ARISTIDE Marciano
Dell'Apologia di A. si aveva notizia indiretta attraverso testimonianze di antichi scrittori cristiani, ma la si riteneva perduta: quando, nel 1889, J. Rendel Harris ne trovò nel chiostro di S. Caterina sul Sinai una traduzione in siriaco, e, quasi contemporaneamente, J. Armitage Robinson scoprì il testo originale greco in mezzo al romanzo monacale Barlaam e Joasaph (v.). Dei due testi - più conciso il greco e più diffuso in molti punti il siriaco - è stato riguardato come più conforme alla lettera primitiva, da alcuni (Robinson, Harnack, Raabe) il primo, e da altri (Ehrhard, Seeberg, Hennecke) il secondo; invece J. Geffcken ha riconosciuto in entrambi i testi due recensioni diverse, delle quali or l'una or l'altra merita maggior fede.
La struttura dell'apologia è assai semplice. Dopo un breve proemio sull'esistenza e la natura di Dio (I), si dividono le religioni in tre classi (II): gl'idolatri (divisi alla loro volta in tre gruppi, i Babilonesi adoratori degli elementi, i Greci dei numi in forma umana, gli Egiziani degli animali e delle piante), dei quali si dimostra - con spesse ripetizioni e ricapitolazioni e con monotona uniformità di stile - l'irragionevolezza e l'insipienza (III-XIII); i giudei, che sono lodati per la loro fede nel Creatore e le opere caritatevoli verso i miseri, ma biasimati per il culto prestato agli angeli attraverso molte pratiche legali (XIV); i cristiani, dei quali si espongono brevemente le dottrine sul Cristo, quali sono contenute nel vangelo e furono predicate dagli apostoli, e si loda la pratica delle opere buone e la fuga dalle cattive (XV-XVI).

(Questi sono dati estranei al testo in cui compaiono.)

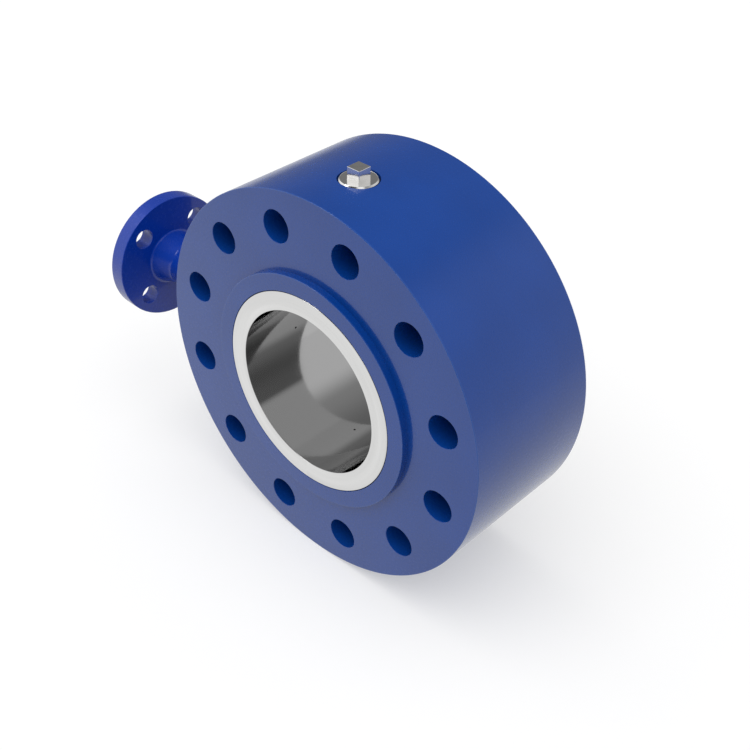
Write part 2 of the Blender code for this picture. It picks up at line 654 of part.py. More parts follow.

L'apologia fu indirizzata all'imperatore Antonino, secondo la migliore lezione del codice siriaco, e non ad Adriano, come vorrebbe un'altra lezione già conosciuta e seguita da Eusebio di Cesarea. Essa perciò è la prima tra le antiche apologie del cristianesimo; sebbene con ciò non si possa dire che possegga una vera originalità, essendo moltissimi i punti di contatto con altre opere, quali la "Predicazione di Pietro", gli "Oracoli Sibillini", e in genere con gli scritti di critica religiosa contemporanei o anteriori, di origine non solo cristiana, ma anche e soprattutto pagana e giudaica. Ma ciò non significa che essa dipenda, come qualcuno ha sostenuto, da qualche fonte particolare, come non si può dire che a sua volta abbia servito di fonte agli apologisti seguenti. Le idee di Aristide facevano parte del tesoro comune d'idee correnti a quel tempo, e la sua apologia rappresenta nella maniera più semplice - e qui sta la sua singolare importanza - il tipo comune di apologetica religiosa, dal quale posteriormente si elevarono ad una forma più personale e letteraria solo pochi scrittori cristiani, quali Atenagora e Tertulliano.
Bibl.: R. Harris, The Apolgogy of Aristides, Cambridge 1891; R. Raabe, Die Apologie des Aristides aus dem Syrischen übversetzt, Lipsia 1892; R. Seeberg, Der Apologet Aristides, Lipsia 1893 (in Forschungen zur Geschichte der neutest. Kanons del Zahn); A. v. Harnack, in Theol. Literaturzeitung, 1891, col. 301 segg.; J. Geffcken, Zwei griechische Apologeten, Lipsia 1907; O. Badernhewer, Geschichte der altkirchlichen Literatur, I, 2ª ed., Friburgo in B. 1913.